Crypto projects are often marketed directly to consumers before and after the ICO through multiple channels:
Fans may discuss the project on popular social media sites, channels, and groups. Some projects may pay influencers to advertise the ICO or project.
The project could try to attract attention by offering rewards (in the project’s coin) to those who perform certain activities, such as writing or creating a video about the project or finding bugs in its code.
Some projects give away coins through an airdrop. Someone may need to complete certain tasks, such as following the project’s social media channels, then share their public crypto wallet address to get the coins.
Ideally, the project will reach its funding goal and, after the ICO, gain enough recognition that crypto exchanges and platforms list its coin.
For investors, an ICO can present an opportunity to get a foothold in a brand-new crypto project.
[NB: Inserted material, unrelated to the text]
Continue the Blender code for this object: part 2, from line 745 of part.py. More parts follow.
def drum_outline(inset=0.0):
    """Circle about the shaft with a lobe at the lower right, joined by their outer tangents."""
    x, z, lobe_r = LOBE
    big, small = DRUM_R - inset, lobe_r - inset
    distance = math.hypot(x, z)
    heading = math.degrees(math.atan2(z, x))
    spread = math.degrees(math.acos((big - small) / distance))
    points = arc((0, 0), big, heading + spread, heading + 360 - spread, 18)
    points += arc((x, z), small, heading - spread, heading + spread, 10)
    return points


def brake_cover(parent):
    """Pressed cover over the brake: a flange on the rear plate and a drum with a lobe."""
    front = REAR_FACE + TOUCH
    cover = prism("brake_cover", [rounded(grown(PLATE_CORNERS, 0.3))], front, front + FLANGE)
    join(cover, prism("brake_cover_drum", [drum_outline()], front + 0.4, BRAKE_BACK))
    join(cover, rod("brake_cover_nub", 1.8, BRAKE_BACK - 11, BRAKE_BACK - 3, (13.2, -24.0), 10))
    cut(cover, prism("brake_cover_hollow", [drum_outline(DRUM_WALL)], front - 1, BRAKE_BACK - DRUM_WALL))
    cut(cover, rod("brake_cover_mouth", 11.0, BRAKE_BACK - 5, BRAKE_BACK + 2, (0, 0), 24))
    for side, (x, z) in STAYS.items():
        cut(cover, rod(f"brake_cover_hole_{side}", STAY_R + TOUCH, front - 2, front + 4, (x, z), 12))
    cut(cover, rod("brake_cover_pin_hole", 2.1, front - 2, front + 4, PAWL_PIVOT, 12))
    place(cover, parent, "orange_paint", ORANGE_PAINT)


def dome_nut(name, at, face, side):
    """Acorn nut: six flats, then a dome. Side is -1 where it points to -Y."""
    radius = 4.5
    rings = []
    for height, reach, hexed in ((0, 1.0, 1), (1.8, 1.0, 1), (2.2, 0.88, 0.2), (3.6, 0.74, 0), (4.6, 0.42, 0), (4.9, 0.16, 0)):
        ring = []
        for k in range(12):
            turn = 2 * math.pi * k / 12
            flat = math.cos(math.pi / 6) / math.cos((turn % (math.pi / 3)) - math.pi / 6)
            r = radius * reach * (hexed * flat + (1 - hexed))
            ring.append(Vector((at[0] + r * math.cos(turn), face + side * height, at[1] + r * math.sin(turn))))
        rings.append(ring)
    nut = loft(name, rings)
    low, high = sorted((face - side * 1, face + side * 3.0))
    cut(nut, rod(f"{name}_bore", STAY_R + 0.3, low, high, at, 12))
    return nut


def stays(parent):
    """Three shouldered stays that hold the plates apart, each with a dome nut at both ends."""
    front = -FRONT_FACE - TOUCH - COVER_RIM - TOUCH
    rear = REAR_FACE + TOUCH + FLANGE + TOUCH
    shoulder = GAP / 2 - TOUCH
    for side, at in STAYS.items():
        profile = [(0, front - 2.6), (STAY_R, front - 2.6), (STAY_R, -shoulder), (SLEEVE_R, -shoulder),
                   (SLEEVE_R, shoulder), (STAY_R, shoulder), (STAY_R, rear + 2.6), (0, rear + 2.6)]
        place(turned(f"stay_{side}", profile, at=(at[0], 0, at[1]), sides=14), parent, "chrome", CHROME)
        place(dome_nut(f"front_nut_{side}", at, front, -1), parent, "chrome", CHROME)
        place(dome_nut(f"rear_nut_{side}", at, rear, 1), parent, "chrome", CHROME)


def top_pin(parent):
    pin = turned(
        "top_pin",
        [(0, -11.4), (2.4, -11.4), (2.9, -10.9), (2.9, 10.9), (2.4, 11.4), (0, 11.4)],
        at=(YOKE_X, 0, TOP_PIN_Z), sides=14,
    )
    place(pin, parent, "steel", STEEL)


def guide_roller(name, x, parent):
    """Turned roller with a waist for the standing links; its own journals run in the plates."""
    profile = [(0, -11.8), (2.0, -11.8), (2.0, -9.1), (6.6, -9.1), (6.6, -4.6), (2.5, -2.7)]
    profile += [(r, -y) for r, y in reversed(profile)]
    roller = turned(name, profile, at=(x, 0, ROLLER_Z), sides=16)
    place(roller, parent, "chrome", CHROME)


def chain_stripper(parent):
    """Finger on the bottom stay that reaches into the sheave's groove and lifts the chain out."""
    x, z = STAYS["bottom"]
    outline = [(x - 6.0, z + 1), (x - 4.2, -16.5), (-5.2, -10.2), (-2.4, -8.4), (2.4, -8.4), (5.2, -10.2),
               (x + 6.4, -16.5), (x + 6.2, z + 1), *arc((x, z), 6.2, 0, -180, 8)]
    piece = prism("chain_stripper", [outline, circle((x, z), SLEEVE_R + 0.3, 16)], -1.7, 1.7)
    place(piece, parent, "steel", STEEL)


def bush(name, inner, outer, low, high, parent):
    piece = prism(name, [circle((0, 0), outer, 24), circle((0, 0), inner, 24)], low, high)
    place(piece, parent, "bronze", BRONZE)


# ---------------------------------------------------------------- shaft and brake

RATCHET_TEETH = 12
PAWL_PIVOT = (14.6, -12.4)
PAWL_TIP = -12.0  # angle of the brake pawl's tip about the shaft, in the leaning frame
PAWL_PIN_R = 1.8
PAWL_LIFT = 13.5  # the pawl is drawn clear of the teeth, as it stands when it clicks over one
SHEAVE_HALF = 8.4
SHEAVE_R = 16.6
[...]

But there are upsides and downsides to consider.
ICOs present a couple of advantages that could make them attractive to investors:
By getting in early, investors may get a great return on their investment if the project succeeds.
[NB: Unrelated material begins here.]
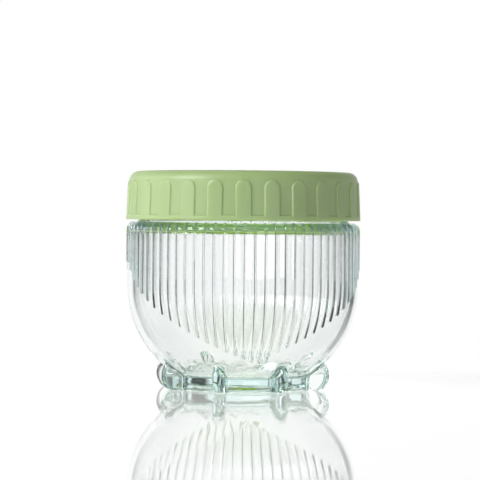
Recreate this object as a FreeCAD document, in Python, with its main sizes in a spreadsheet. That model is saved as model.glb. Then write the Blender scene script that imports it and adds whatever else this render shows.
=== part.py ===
import FreeCAD, Part

import math
import os
import re

import Sketcher

# A small glass storage jar with a screw lid, as a parametric document.
#
# The jar is one piece of thick pressed glass: a round bowl on a ring foot with lugs round it, a straight
# wall, a rounded shoulder and a threaded neck. Narrow half-round ribs run down its outside from the
# shoulder. The longest is at the front and at the back, and each next one ends a little higher, so that
# the rounded ends draw a V on both faces. The lid is a shallow plastic screw cap: a top plate, a skirt
# with a row of raised arches that stand on a rim band, and one thread.
#
# Units are millimetres. +Z is up, the front is -Y, and the origin is at the centre of the foot.

SIZES = {
    # outside of the jar
    "wall_radius": 39.5,
    "bowl_arc": 36.0,
    "shoulder_arc": 2.8,
    "shoulder_ledge": 0.55,
    "shoulder_top": 56.7,
    "neck_fillet": 0.35,
    "rim_round": 1.3,
    # inside of the jar
    "wall": 2.4,
    "neck_wall": 2.9,
    "inner_shoulder_arc": 1.6,
    "floor_height": 5.5,
    "floor_corner": 14.0,
    # foot
    "foot_inset": 16.3,
    "foot_height": 4.1,
    "foot_fillet": 1.5,
    "foot_edge": 1.0,
    "foot_land": 4.7,
    "hollow_depth": 1.6,
    "hollow_slope": 2.2,
    # lugs round the foot
    "lug_count": 8,
    "lug_arc": 6.4,
    "lug_reach": 7.6,
    "lug_middle": 4.9,
    "lug_thickness": 3.2,
    # ribs on the wall
    "rib_count": 72,
    "rib_width": 1.4,
    "rib_relief": 0.45,
    "rib_tip_height": 10.0,
    "rib_tip_step": 1.05,
    "rib_tip_growth": 0.051,
    "rib_top_angle": 62.0,
    # threads
    "thread_pitch": 4.5,
    "thread_depth": 1.1,
    "thread_clearance": 0.35,
    "thread_height": 4.5,
    "thread_margin": 3.3,
    # lid
    "lid_gap": 0.8,
    "lid_height": 16.5,
    "lid_plate": 1.8,
    "lid_seat_gap": 0.1,
    "lid_skirt": 1.5,
    "lid_taper": 0.55,
    "lid_corner": 3.2,
    "lid_band": 1.5,
    "lid_lip": 0.3,
    "lid_inner_corner": 0.8,
    # arches on the skirt
    "arch_count": 26,
    "arch_width": 5.2,
    "arch_relief": 0.45,
    "arch_drop": 3.3,
    "arch_turn": -6.0,
}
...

If investors received utility coins, they could use the project’s services or purchase the products at a steep discount.
ICOs tend to present certain risks.
Investing in an ICO can be extremely risky. Even if the projects’ founders have the best intentions, they might not be able to create a successful or popular new project.
Many ICOs are scams, and some investors are left with nothing after creators take their money.
US-based investors may need to qualify as accredited investors to participate in an ICO.
ICOs allow crypto project founders and teams to raise money for their project by selling coins to the public. In exchange, investors receive coins that could greatly increase in value if the project succeeds.
While ICOs have raised billions of dollars, they’ve largely fallen out of favor due to the prevalence of scams, increased regulation, and limitations on advertisements. Today, some crypto projects are turning to alternative types of fundraising, such as initial exchange offerings (IEOs) or security token offerings (STOs).